▸ **WHAT NEEDS TO BE DONE**:
Extract all data as written.

▸ **Rows from a 3D modeling dataset**:
====================
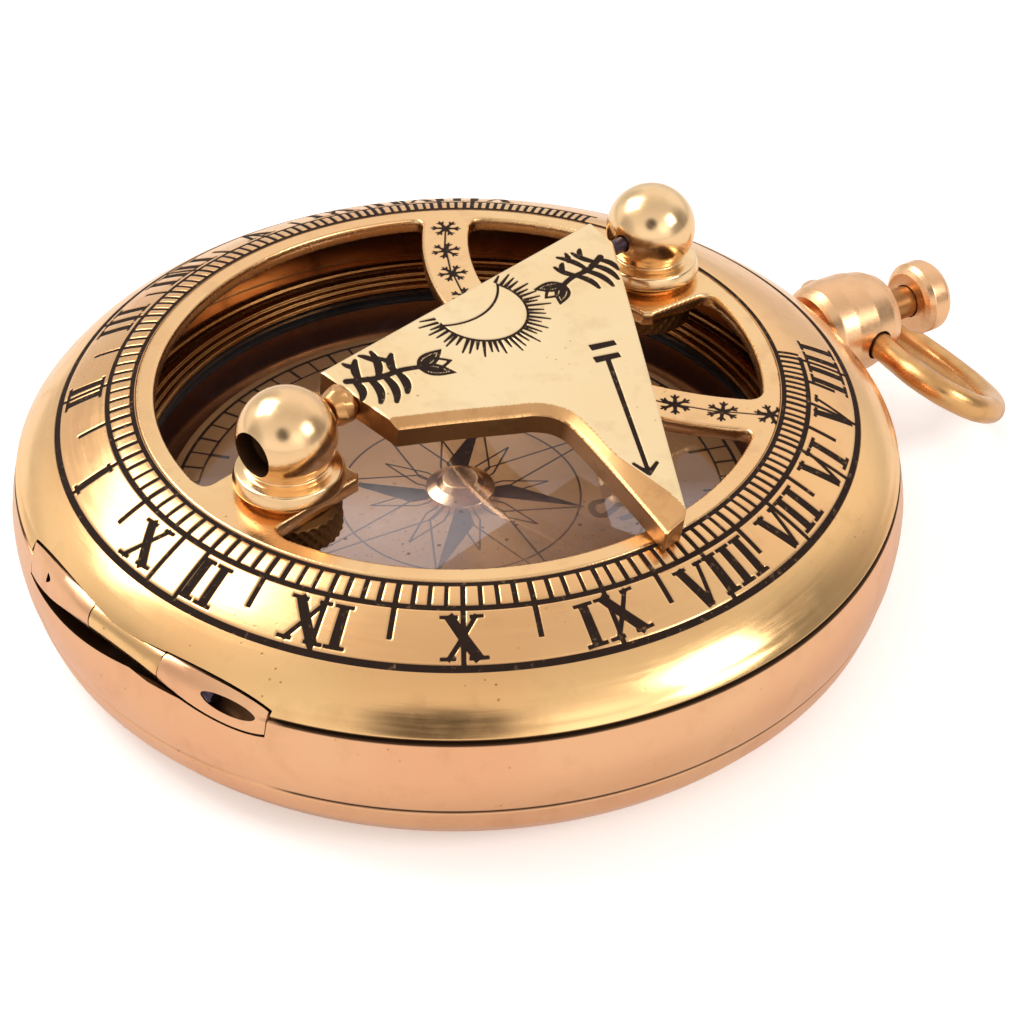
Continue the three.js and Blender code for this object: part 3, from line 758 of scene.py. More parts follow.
# letter: strokes (x0, y0, x1, y1, half width) with y up, letter width, gap after it
GLYPHS = {
    "I": ([(0.25, 0.0, 0.25, 1.0, HEAVY), (0.02, SERIF, 0.48, SERIF, SERIF),
           (0.02, 1 - SERIF, 0.48, 1 - SERIF, SERIF)], 0.5, 0.02),
    "V": ([(0.20, 1.0, 0.50, 0.0, HEAVY), (0.84, 1.0, 0.52, 0.0, LIGHT), *TOP_SERIFS], 1.0, 0.0),
    "X": ([(0.20, 1.0, 0.84, 0.0, HEAVY), (0.84, 1.0, 0.18, 0.0, LIGHT), *TOP_SERIFS,
           (0.02, SERIF, 0.36, SERIF, SERIF), (0.62, SERIF, 1.04, SERIF, SERIF)], 1.04, 0.0),
}

# hour lines: numeral, azimuth in degrees
MORNING = [("IIII", 319.3), ("V", 307.0), ("VI", 294.0), ("VII", 279.0), ("VIII", 262.8),
           ("IX", 245.7), ("X", 225.1), ("XI", 205.5)]
NOON = (184.8, 179.5)
AFTERNOON = [("I", 157.4), ("II", 135.8), ("III", 115.2), ("IIII", 98.5), ("V", 82.5),
             ("VI", 67.5), ("VII", 54.5), ("VIII", 42.0)]
HATCH_END, HATCH_STEP = 18.0, 1.5
SCALE_IN, SCALE_OUT = 17.7, 19.0                # radii of the hatched scale

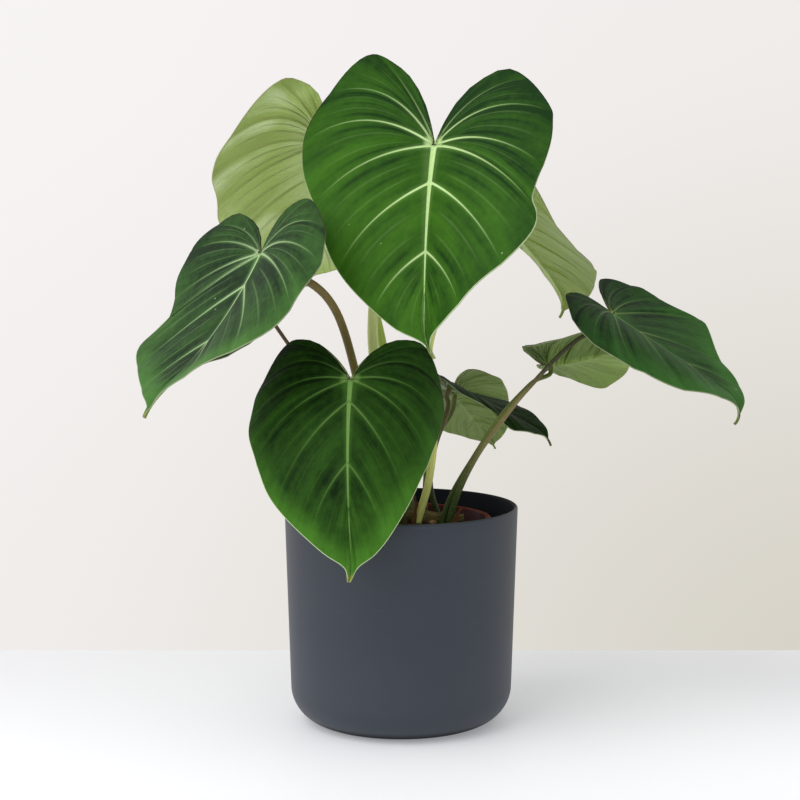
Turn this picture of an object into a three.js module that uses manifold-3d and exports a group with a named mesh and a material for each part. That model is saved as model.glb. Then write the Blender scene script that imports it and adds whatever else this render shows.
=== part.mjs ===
// A potted philodendron gloriosum: ten heart-shaped leaves on long petioles, which rise from
// a creeping rhizome in potting mix. The plant grows in a nursery pot inside a cover pot.
// Millimetres, +Z up. The origin is the centre of the cover pot's foot, on the surface.
// The front of the plant faces -Y.

import * as THREE from 'three';
import { mergeVertices } from 'three/addons/utils/BufferGeometryUtils.js';
import Module from 'manifold-3d';

const { clamp, degToRad, lerp } = THREE.MathUtils;
const clampUnit = (value) => clamp(value, 0, 1);

// Driving dimensions

const GAP = 0.3;

const COVER_RIM_RADIUS = 90;
const COVER_HEIGHT = 168;
const COVER_FOOT_RADIUS = 85.7;
const COVER_FOOT_ROUND = 28;
const COVER_WALL = 3;
const COVER_FLOOR = 4;
const STAND_RING_RADIUS = 42;
const STAND_RING_WIDTH = 6;
const STAND_RING_HEIGHT = 14;
const POT_SIDES = 48;

const NURSERY_RIM_RADIUS = 70;
const NURSERY_RIM_TOP = 159;
const NURSERY_RIM_DEPTH = 9;
const NURSERY_RIM_PROUD = 2.2;
const NURSERY_FOOT_RADIUS = 52;
const NURSERY_WALL = 1.8;
const DRAIN_HOLES = 6;
const DRAIN_RADIUS = 4.5;
const DRAIN_RING_RADIUS = 26;

const MIX_CROWN = 156;
const MIX_EDGE = 147;
const MIX_CROWN_RADIUS = 34;
// The slope from the edge up to the crown: [distance outside the crown's radius, depth below it].
const MIX_SLOPE = [[24, 7], [14, 2.5], [0, 0]];
const ROOTED_DEPTH = 28;

const RHIZOME_RADIUS = 7.5;
const RHIZOME_ENDS = [[-26, 0], [50, -1]];
const RHIZOME_RINGS = 5;
const RHIZOME_SCAR = 0.6;
const RHIZOME_SIDES = 12;

const BLADE = 0.8;
const KEEL_SHARE = 0.012;
const PLEAT_SHARE = 0.012;
const PETIOLE_SIDES = 8;
const PETIOLE_STEPS = 14;
const PETIOLE_SEAT = 0.03;
const SEAT_GAP = 0.4;
const PETIOLE_CLEARANCE = 0.4;

// Shares of the midrib's length: where the tip's own bend starts, where its hook to one side
// starts, where the fullness named low starts, and the half width over which a half blade turns
// by its whole curl.
const TIP_START = 0.75;
const TAIL_START = 0.88;
const LOW_START = 0.4;
const CURL_WIDTH = 0.6;

// Materials

function plain(color, roughness, metalness = 0) {
  return new THREE.MeshStandardMaterial({ color, roughness, metalness });
}

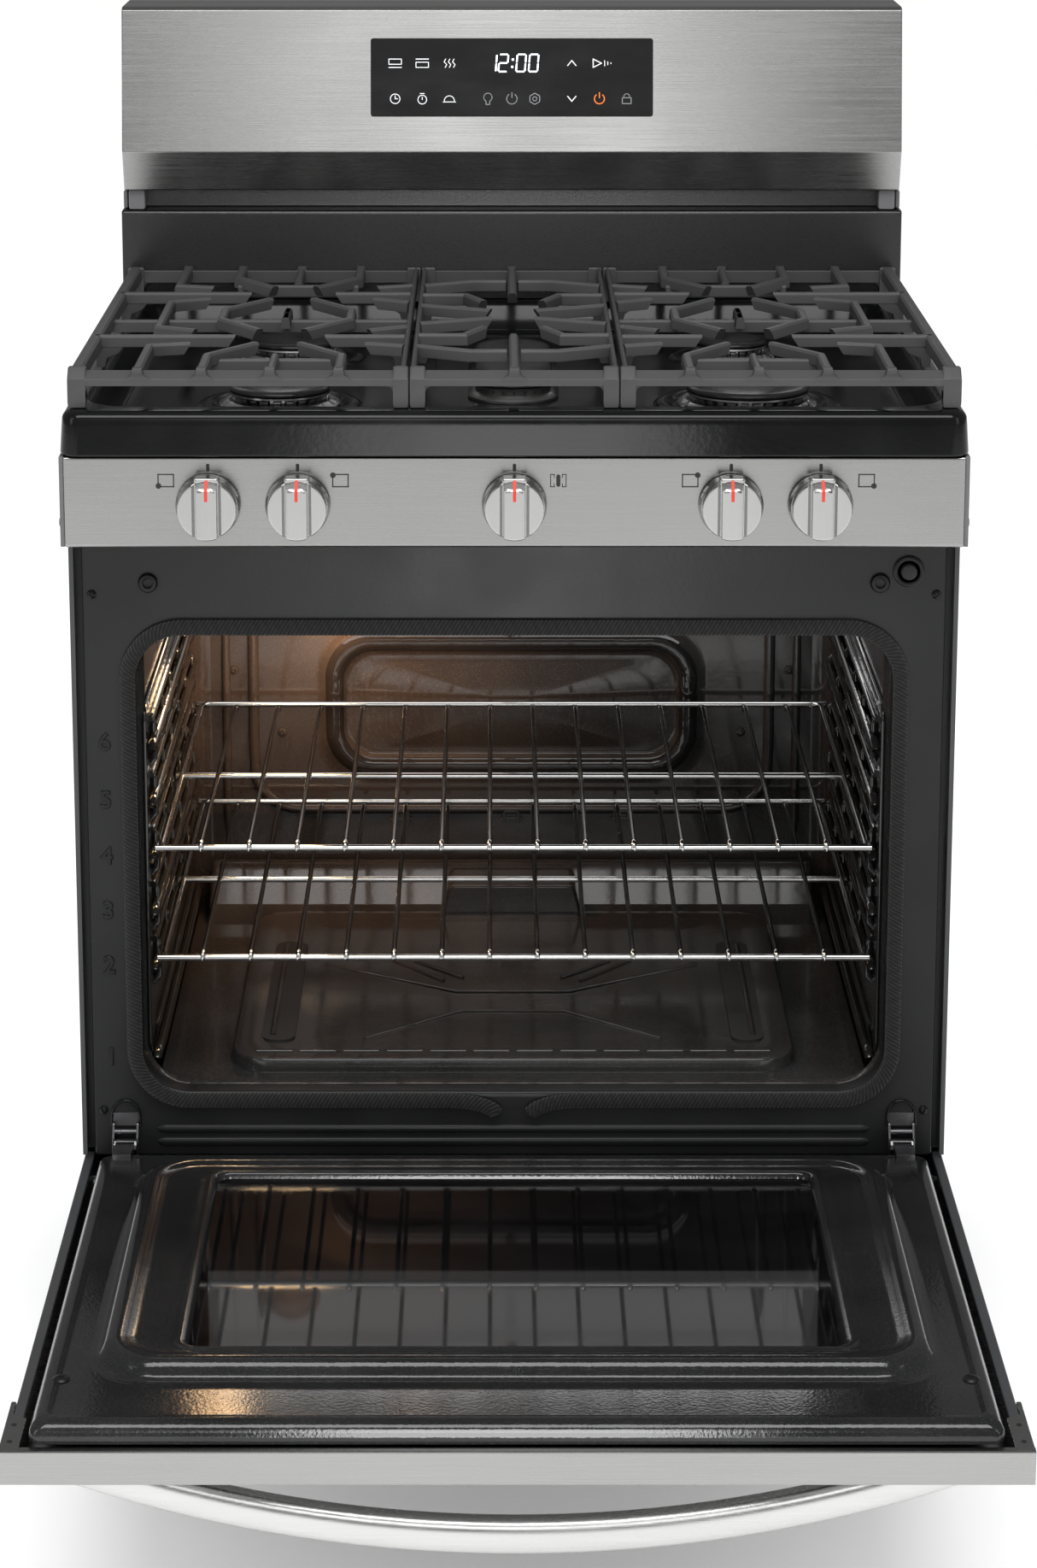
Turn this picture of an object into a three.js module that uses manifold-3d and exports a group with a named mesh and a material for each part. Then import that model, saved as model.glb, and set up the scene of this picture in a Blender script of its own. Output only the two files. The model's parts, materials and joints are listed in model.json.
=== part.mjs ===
// A 30 inch class freestanding gas range with five burners, in millimetres, +Z up.
// Every piece is laid out in the bench frame: X is 0 on the centre line, Y is 0 on the face of the
// control panel and grows towards the wall, Z is 0 on the floor. The exported group then moves the
// origin to the middle of the footprint. The oven door is at rest lying open on its hinges.
import * as THREE from 'three';
import { mergeVertices } from 'three/addons/utils/BufferGeometryUtils.js';
import Module from 'manifold-3d';

const wasm = await Module();
wasm.setup();

// ---------- driving dimensions ----------
const GAP = 0.3;                    // air left between two pieces that touch
const SHEET = 2;                    // sheet metal, drawn thicker than life
const BODY_HALF = 377;              // outer face of a side panel from the centre line
const COOKTOP_HALF = 378;
const TOP_OF_RANGE = 1207;
const RIM_Z = 924;                  // top of the cooktop's rim
const WELL_Z = 896;                 // floor of the cooktop's spill well
const GRATE_Z = 958;                // where a pan stands
const FRAME_Y = 42;                 // face of the oven's front frame
const BACK_Y = 650;                 // back of the whole range
const PANEL_Z = [808, 885.5];       // control panel, bottom and top
const KNOB_Z = 845;
const KNOB_X = { front_left: -254.5, rear_left: -180, centre: 0, rear_right: 180, front_right: 254.5 };
const MOUTH = { half: 322.6, low: 311, high: 723, corner: 40 };
const RACK_Z = [342.5, 424, 474, 524, 574, 624];
const RACK = { half: 312, front: 70, middle: 286, back: 530, wires: 14, pitch: 41.7 };
const BURNER = { x: 204, frontY: 173, rearY: 401 };
const PIVOT = { y: 32, z: 264 };    // the door's hinge pins
const DOOR = { half: 376.4, outer: -43.6, edge: -16, flat: 1, raised: 14, top: 540, bottom: -28 };
const DRAWER_Z = [58, 207];
const FOOTPRINT_Y = [32 - DOOR.top, BACK_Y];

// ---------- finishes ----------
const finish = (color, roughness, metalness) =>
  new THREE.MeshStandardMaterial({ color, roughness, metalness });
const STAINLESS = finish(0xb4b4b2, 0.35, 1);
const PORCELAIN = finish(0x0c0d0e, 0.12, 0);
const BLACK_PAINT = finish(0x1d1e20, 0.45, 0);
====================
▸ **WRITTEN RESPONSE**:
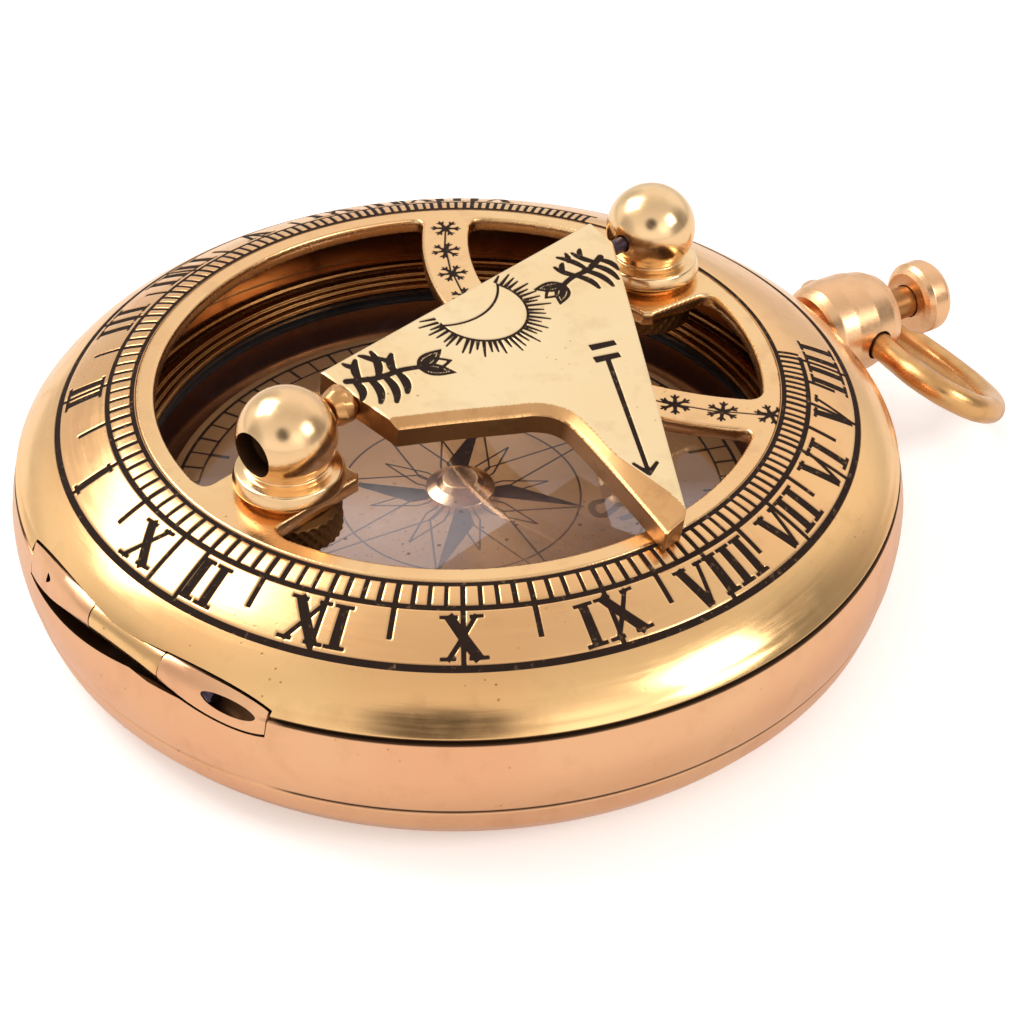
Continue the three.js and Blender code for this object: part 3, from line 758 of scene.py. More parts follow.
# letter: strokes (x0, y0, x1, y1, half width) with y up, letter width, gap after it
GLYPHS = {
    "I": ([(0.25, 0.0, 0.25, 1.0, HEAVY), (0.02, SERIF, 0.48, SERIF, SERIF),
           (0.02, 1 - SERIF, 0.48, 1 - SERIF, SERIF)], 0.5, 0.02),
    "V": ([(0.20, 1.0, 0.50, 0.0, HEAVY), (0.84, 1.0, 0.52, 0.0, LIGHT), *TOP_SERIFS], 1.0, 0.0),
    "X": ([(0.20, 1.0, 0.84, 0.0, HEAVY), (0.84, 1.0, 0.18, 0.0, LIGHT), *TOP_SERIFS,
           (0.02, SERIF, 0.36, SERIF, SERIF), (0.62, SERIF, 1.04, SERIF, SERIF)], 1.04, 0.0),
}

# hour lines: numeral, azimuth in degrees
MORNING = [("IIII", 319.3), ("V", 307.0), ("VI", 294.0), ("VII", 279.0), ("VIII", 262.8),
           ("IX", 245.7), ("X", 225.1), ("XI", 205.5)]
NOON = (184.8, 179.5)
AFTERNOON = [("I", 157.4), ("II", 135.8), ("III", 115.2), ("IIII", 98.5), ("V", 82.5),
             ("VI", 67.5), ("VII", 54.5), ("VIII", 42.0)]
HATCH_END, HATCH_STEP = 18.0, 1.5
SCALE_IN, SCALE_OUT = 17.7, 19.0                # radii of the hatched scale

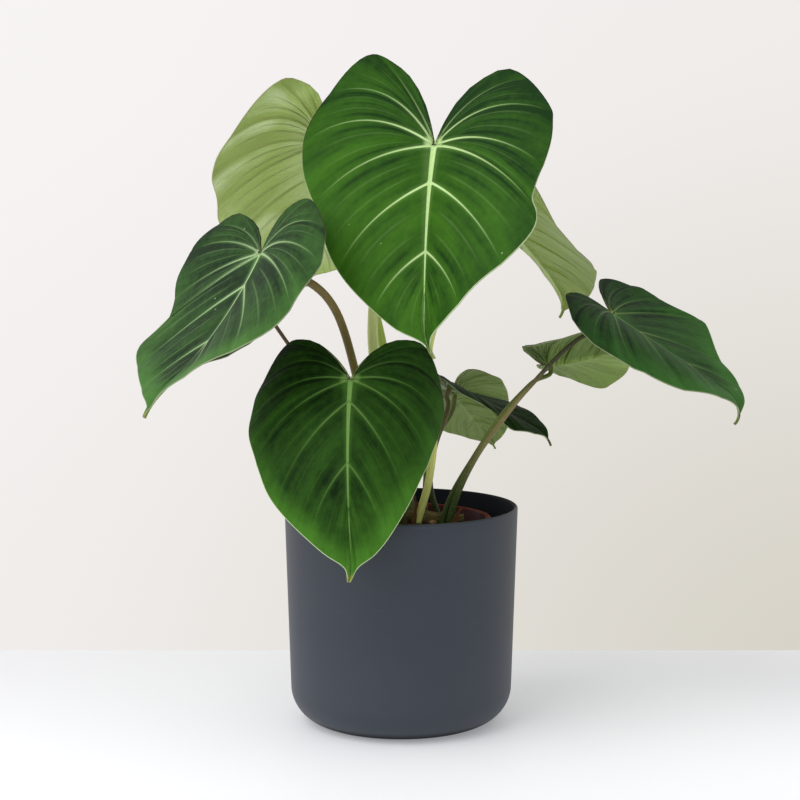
Turn this picture of an object into a three.js module that uses manifold-3d and exports a group with a named mesh and a material for each part. That model is saved as model.glb. Then write the Blender scene script that imports it and adds whatever else this render shows.
=== part.mjs ===
// A potted philodendron gloriosum: ten heart-shaped leaves on long petioles, which rise from
// a creeping rhizome in potting mix. The plant grows in a nursery pot inside a cover pot.
// Millimetres, +Z up. The origin is the centre of the cover pot's foot, on the surface.
// The front of the plant faces -Y.

import * as THREE from 'three';
import { mergeVertices } from 'three/addons/utils/BufferGeometryUtils.js';
import Module from 'manifold-3d';

const { clamp, degToRad, lerp } = THREE.MathUtils;
const clampUnit = (value) => clamp(value, 0, 1);

// Driving dimensions

const GAP = 0.3;

const COVER_RIM_RADIUS = 90;
const COVER_HEIGHT = 168;
const COVER_FOOT_RADIUS = 85.7;
const COVER_FOOT_ROUND = 28;
const COVER_WALL = 3;
const COVER_FLOOR = 4;
const STAND_RING_RADIUS = 42;
const STAND_RING_WIDTH = 6;
const STAND_RING_HEIGHT = 14;
const POT_SIDES = 48;

const NURSERY_RIM_RADIUS = 70;
const NURSERY_RIM_TOP = 159;
const NURSERY_RIM_DEPTH = 9;
const NURSERY_RIM_PROUD = 2.2;
const NURSERY_FOOT_RADIUS = 52;
const NURSERY_WALL = 1.8;
const DRAIN_HOLES = 6;
const DRAIN_RADIUS = 4.5;
const DRAIN_RING_RADIUS = 26;

const MIX_CROWN = 156;
const MIX_EDGE = 147;
const MIX_CROWN_RADIUS = 34;
// The slope from the edge up to the crown: [distance outside the crown's radius, depth below it].
const MIX_SLOPE = [[24, 7], [14, 2.5], [0, 0]];
const ROOTED_DEPTH = 28;

const RHIZOME_RADIUS = 7.5;
const RHIZOME_ENDS = [[-26, 0], [50, -1]];
const RHIZOME_RINGS = 5;
const RHIZOME_SCAR = 0.6;
const RHIZOME_SIDES = 12;

const BLADE = 0.8;
const KEEL_SHARE = 0.012;
const PLEAT_SHARE = 0.012;
const PETIOLE_SIDES = 8;
const PETIOLE_STEPS = 14;
const PETIOLE_SEAT = 0.03;
const SEAT_GAP = 0.4;
const PETIOLE_CLEARANCE = 0.4;

// Shares of the midrib's length: where the tip's own bend starts, where its hook to one side
// starts, where the fullness named low starts, and the half width over which a half blade turns
// by its whole curl.
const TIP_START = 0.75;
const TAIL_START = 0.88;
const LOW_START = 0.4;
const CURL_WIDTH = 0.6;

// Materials

function plain(color, roughness, metalness = 0) {
  return new THREE.MeshStandardMaterial({ color, roughness, metalness });
}

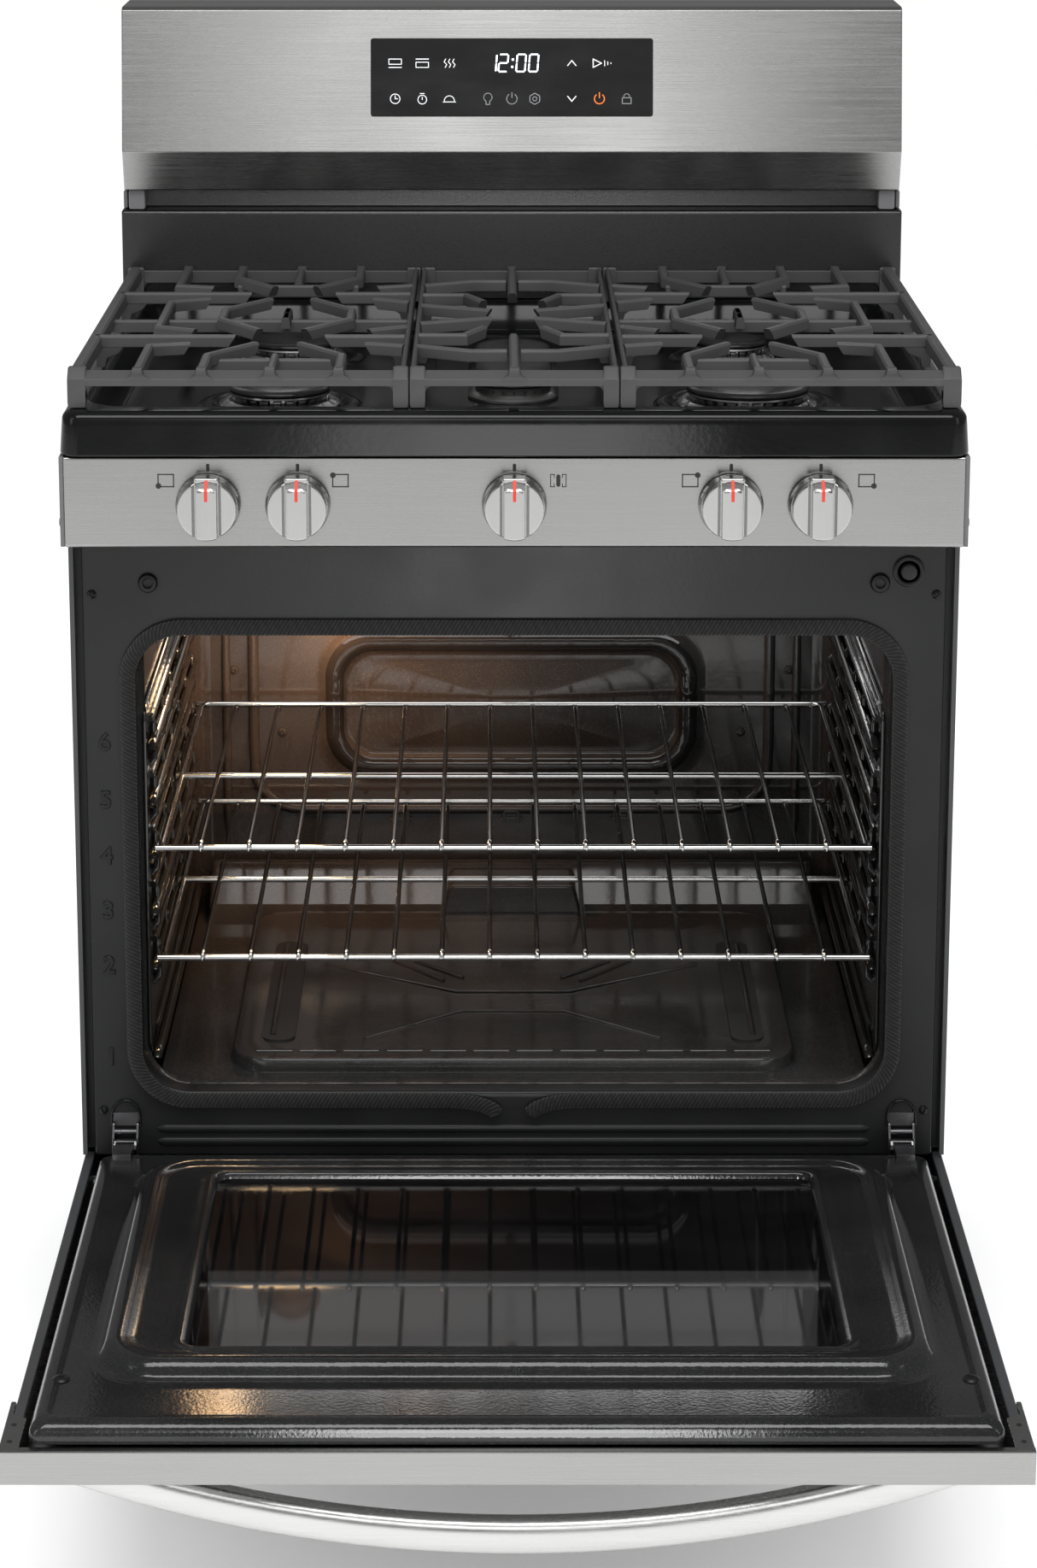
Turn this picture of an object into a three.js module that uses manifold-3d and exports a group with a named mesh and a material for each part. Then import that model, saved as model.glb, and set up the scene of this picture in a Blender script of its own. Output only the two files. The model's parts, materials and joints are listed in model.json.
=== part.mjs ===
// A 30 inch class freestanding gas range with five burners, in millimetres, +Z up.
// Every piece is laid out in the bench frame: X is 0 on the centre line, Y is 0 on the face of the
// control panel and grows towards the wall, Z is 0 on the floor. The exported group then moves the
// origin to the middle of the footprint. The oven door is at rest lying open on its hinges.
import * as THREE from 'three';
import { mergeVertices } from 'three/addons/utils/BufferGeometryUtils.js';
import Module from 'manifold-3d';

const wasm = await Module();
wasm.setup();

// ---------- driving dimensions ----------
const GAP = 0.3;                    // air left between two pieces that touch
const SHEET = 2;                    // sheet metal, drawn thicker than life
const BODY_HALF = 377;              // outer face of a side panel from the centre line
const COOKTOP_HALF = 378;
const TOP_OF_RANGE = 1207;
const RIM_Z = 924;                  // top of the cooktop's rim
const WELL_Z = 896;                 // floor of the cooktop's spill well
const GRATE_Z = 958;                // where a pan stands
const FRAME_Y = 42;                 // face of the oven's front frame
const BACK_Y = 650;                 // back of the whole range
const PANEL_Z = [808, 885.5];       // control panel, bottom and top
const KNOB_Z = 845;
const KNOB_X = { front_left: -254.5, rear_left: -180, centre: 0, rear_right: 180, front_right: 254.5 };
const MOUTH = { half: 322.6, low: 311, high: 723, corner: 40 };
const RACK_Z = [342.5, 424, 474, 524, 574, 624];
const RACK = { half: 312, front: 70, middle: 286, back: 530, wires: 14, pitch: 41.7 };
const BURNER = { x: 204, frontY: 173, rearY: 401 };
const PIVOT = { y: 32, z: 264 };    // the door's hinge pins
const DOOR = { half: 376.4, outer: -43.6, edge: -16, flat: 1, raised: 14, top: 540, bottom: -28 };
const DRAWER_Z = [58, 207];
const FOOTPRINT_Y = [32 - DOOR.top, BACK_Y];

// ---------- finishes ----------
const finish = (color, roughness, metalness) =>
  new THREE.MeshStandardMaterial({ color, roughness, metalness });
const STAINLESS = finish(0xb4b4b2, 0.35, 1);
const PORCELAIN = finish(0x0c0d0e, 0.12, 0);
const BLACK_PAINT = finish(0x1d1e20, 0.45, 0);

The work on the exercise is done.